Safety and hazards in CCS projects


Courtesy of Energy Institute (EI)

Carbon capture and storage is now on the technological tipping point – it has reached critical mass with one large-scale, fully integrated power project now almost operational at the SaskPower Boundary Dam project in Canada, using enhanced oil recovery.

In the UK, following the announcements of progress at two projects, Peterhead and White Rose, the government’s competition process must deliver this time. If not, it is difficult to see where the future corporate enthusiasm for CCS will come from in Europe. Another failed project like Longannet, and companies may permanently divert resources, both expertise and funding, away from CCS to other more lucrative areas.

Despite an insecure policy and financial environment new CCS entrant companies have appeared but, good news from Drax and Peterhead notwithstanding, those in the industry know of companies that have taken a decision to step away from the CCS space for the time being. In the past seven years the industry has shown a great deal of patience, but has already lost some expertise.

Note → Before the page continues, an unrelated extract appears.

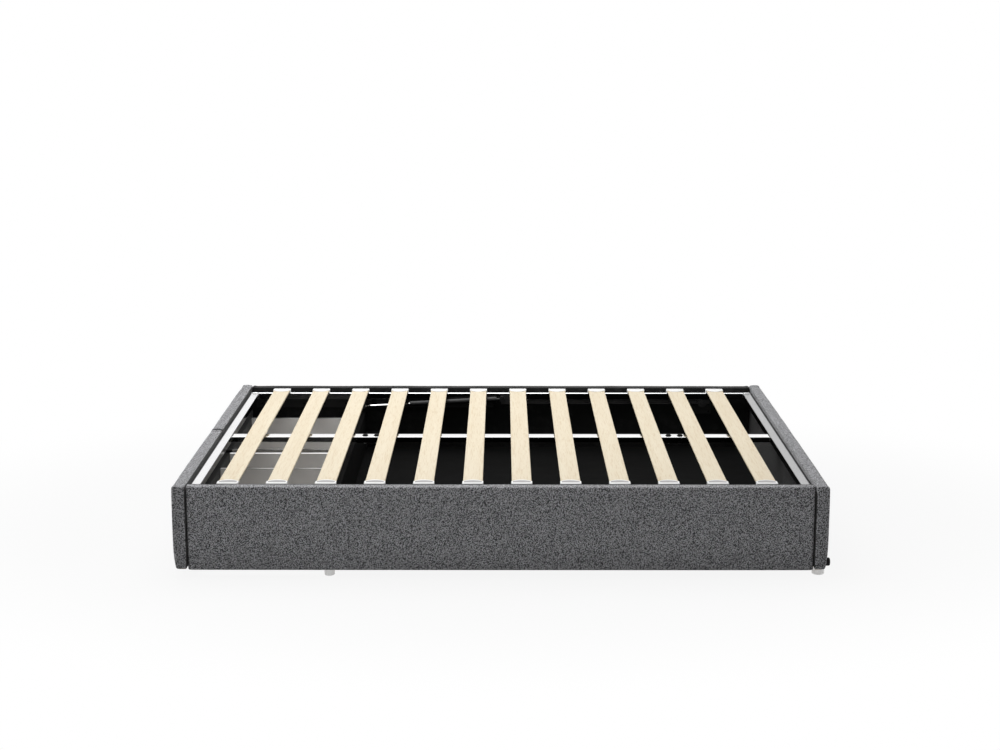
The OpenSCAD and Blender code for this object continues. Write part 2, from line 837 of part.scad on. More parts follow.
piston_l = 15;
piston_play = 0.05;
strut_bore = strut_d - 2 * strut_wall;
neck_d = eye_t - 1;         // a little less than the eye, so that it meets no flat face
neck_l = 12;                // neck past the eye's rim
gland_l = 12;               // seal that guides the rod
end_wall = 6;               // closed end of the cylinder
strut_tail = strut_len - eye_d / 2 - neck_l;    // where the cylinder's tube ends
rod_l = strut_tail - end_wall - rod_room;

module back_strut_rod() {
    color("#dfe3e6") place_back_strut() difference() {
        union() {
            rotate([90, 0, 0]) translate([0, 0, -eye_t / 2]) cylinder(d = eye_d, h = eye_t);
            rotate([0, 90, 0]) cylinder(d = rod_d, h = rod_l);
            rotate([0, 90, 0]) cylinder(d = neck_d, h = eye_d / 2 + neck_l);
            translate([rod_l - piston_l, 0, 0]) rotate([0, 90, 0])
                cylinder(d = strut_bore - 2 * piston_play, h = piston_l);
        }
        rotate([90, 0, 0]) translate([0, 0, -eye_t])
            cylinder(d = stud_d + 2 * pin_play, h = 2 * eye_t);
    }
}

module back_strut_cylinder() {
    stud_gap = 0.5;         // stud ends this far short of the arm's lug
    color("#1b1b1d") place_back_strut() {
        difference() {
            union() {
                translate([rod_shown, 0, 0]) rotate([0, 90, 0])
                    cylinder(d = strut_d, h = strut_tail - rod_shown);
                translate([strut_tail - over, 0, 0]) rotate([0, 90, 0])
                    cylinder(d = neck_d, h = strut_len - strut_tail + over);
                translate([strut_len, 0, 0]) rotate([90, 0, 0])
                    translate([0, 0, -eye_t / 2]) cylinder(d = eye_d, h = eye_t);
            }
            translate([rod_shown - over, 0, 0]) rotate([0, 90, 0])
                cylinder(d = rod_d + 2 * pin_play, h = gland_l + 2 * over);
            translate([rod_shown + gland_l, 0, 0]) rotate([0, 90, 0])
                cylinder(d = strut_bore, h = strut_tail - rod_shown - gland_l - end_wall);
        }
        translate([strut_len, 0, 0]) rotate([-90, 0, 0])
            cylinder(d = stud_d, h = tube_in_y - lug_t - stud_gap - strut_y);
    }
}

module front_strut_rod() { to_front() back_strut_rod(); }
module front_strut_cylinder() { to_front() back_strut_cylinder(); }

// Strut length and slope with the deck fully open
open_head = [
    hinge_x - strut_arm * cos(lift_open) + strut_rise * sin(lift_open),
    hinge_z + strut_arm * sin(lift_open) + strut_rise * cos(lift_open)
];
open_span = open_head - strut_foot;
echo(hinge = [hinge_x, hinge_z], strut_foot = strut_foot, strut_y = strut_y,
    strut_len = strut_len, strut_tilt = strut_tilt,
    stroke = norm(open_span) - strut_len, swing = atan2(open_span[1], open_span[0]) - strut_tilt);

front_rail_board();
front_rail_cover();
back_rail_board();
back_rail_cover();
head_panel_board();
head_panel_cover();
wall_bumpers();
cross_panel();
storage_floor_front();
storage_floor_back();
floor_joist();
floor_cleats();
foot_crossbar();
drawer_divider();
front_runner_board();
back_runner_board();
runner_tracks();
corner_brackets();
frame_bolts();
glide_feet();
rail_ledges();
hinge_plates();
strut_brackets();
slat(1);  // slat_01
slat(2);  // slat_02
slat(3);  // slat_03
slat(4);  // slat_04
slat(5);  // slat_05
slat(6);  // slat_06
slat(7);  // slat_07
slat(8);  // slat_08
slat(9);  // slat_09
slat(10);  // slat_10
slat(11);  // slat_11
slat(12);  // slat_12
front_slat_caps();
back_slat_caps();
front_side_tube();
back_side_tube();
foot_end_tube();
head_end_tube();
center_beam();
beam_bolts();
front_lift_arm();
back_lift_arm();
front_strut_rod();
front_strut_cylinder();
back_strut_rod();
back_strut_cylinder();
front_drawer_board();
front_drawer_cover();
front_drawer_box();
front_drawer_bottom();
front_drawer_slides();
back_drawer_board();
back_drawer_cover();
back_drawer_box();
back_drawer_bottom();
back_drawer_slides();
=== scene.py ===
"""Looks of the upholstered tatami platform bed.

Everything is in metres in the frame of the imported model: +X to the head end, -X to the
drawers, -Y to the front, +Z up, floor at z = 0.
"""
import json
import math

import bpy
import numpy as np
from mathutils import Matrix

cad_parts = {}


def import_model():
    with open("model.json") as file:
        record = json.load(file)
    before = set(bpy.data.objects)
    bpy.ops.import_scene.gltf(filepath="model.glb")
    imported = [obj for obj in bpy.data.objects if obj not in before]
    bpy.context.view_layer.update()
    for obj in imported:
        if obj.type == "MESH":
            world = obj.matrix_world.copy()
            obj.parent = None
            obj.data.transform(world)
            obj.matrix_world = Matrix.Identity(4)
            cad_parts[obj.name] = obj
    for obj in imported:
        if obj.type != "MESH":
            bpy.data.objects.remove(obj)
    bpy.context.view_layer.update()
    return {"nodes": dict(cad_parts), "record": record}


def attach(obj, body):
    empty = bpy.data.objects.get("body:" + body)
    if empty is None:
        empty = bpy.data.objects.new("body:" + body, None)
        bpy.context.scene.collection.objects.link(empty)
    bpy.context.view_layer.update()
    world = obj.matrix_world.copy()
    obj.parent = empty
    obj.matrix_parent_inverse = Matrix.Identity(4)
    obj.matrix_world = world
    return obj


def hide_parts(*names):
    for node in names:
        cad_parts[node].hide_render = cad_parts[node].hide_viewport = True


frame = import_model()
NODES = frame["nodes"]
RECORD = frame["record"]

MM = 0.001

# ---- Sizes of the bed, in millimetres ----

MID_X = -4.5
FOOT_X, HEAD_X = -1025.5, 1016.5        # inner faces of the drawer fronts and head panel
SIDE_Y = 767.0                          # inner face of a side rail
OUT_Y = 813.0                           # outer face of a side rail
RAIL_Z, END_Z = 25.0, 31.0              # undersides of the rails and of the end panels
RAIL_H, END_H = 283.0, 279.0
RAIL_L = 2038.0
PAD_T = 46.0                            # thickness of an upholstered panel
BOARD_IN, BOARD_OUT = 2.0, 24.0         # the board's two faces within that thickness
TOP_PAD = 6.0                           # padding over the board's top edge
END_WRAP = 3.0                          # fabric over the board's ends
FRONT_L = 811.0                         # length of one drawer front
FRONT_Y = 407.5                         # its middle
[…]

The Energy Institute is one of a few professional institutions able to maintain specialised CCS knowledge between government competitions. Initial work was focused on the safe build and operation of a capture plant; this was followed by the development of an analysis of onshore pipeline hazards and completed by looking at offshore hazards. Publications from this work are free to download from the EI publishing website:

The CCS technical work at the EI is being led by Progressive Energy, whose Engineering Director Andy Brown currently chairs the committee. Progressive Energy is the project developer for the Teesside Low Carbon CCS project – currently one of the reserve projects in the government competition. The committee is also supported by AMEC, Air Products, GCCSI, and E.ON, as well as the Health & Safety Laboratory and the CCS Association.

During the recent competition, the committee managed to identify a small gap; to provide analysis of the best methods to communicate process issues in a complex CCS operation and prevent any potential hazard situations through thoughtful plant management and correct messaging. We are now pleased to announce that work is now well underway on the analysis of the required incident reaction times, using a computer model developed by the Energy Technologies Institute and an industry consortium led by PSE. The EI project has been designed to act as a piece of general guidance on how a developer might start to think about the challenges posed by a complex CCS project.

The new EI work is, as ever, subject to the constraints of modelling, and it will be imperative that each actual CCS project has its own specific approach.

The current news on Peterhead and White Rose remains heartening. There are also some positive expressions of intent emanating from the projects that did not make it to the UK government’s final two, although it’s difficult to see how they will progress ahead of the two leading projects. However, it is worth remembering that they may be able to build on improved knowledge by waiting.

It is also notable that last December saw the announcement of a third project in Teesside, not part of the government competition, which has funding set aside to investigate the possibility of an industrial CCS cluster in the area. It is important to understand that these projects may represent the last chance for the UK to make something happen on the CCS front.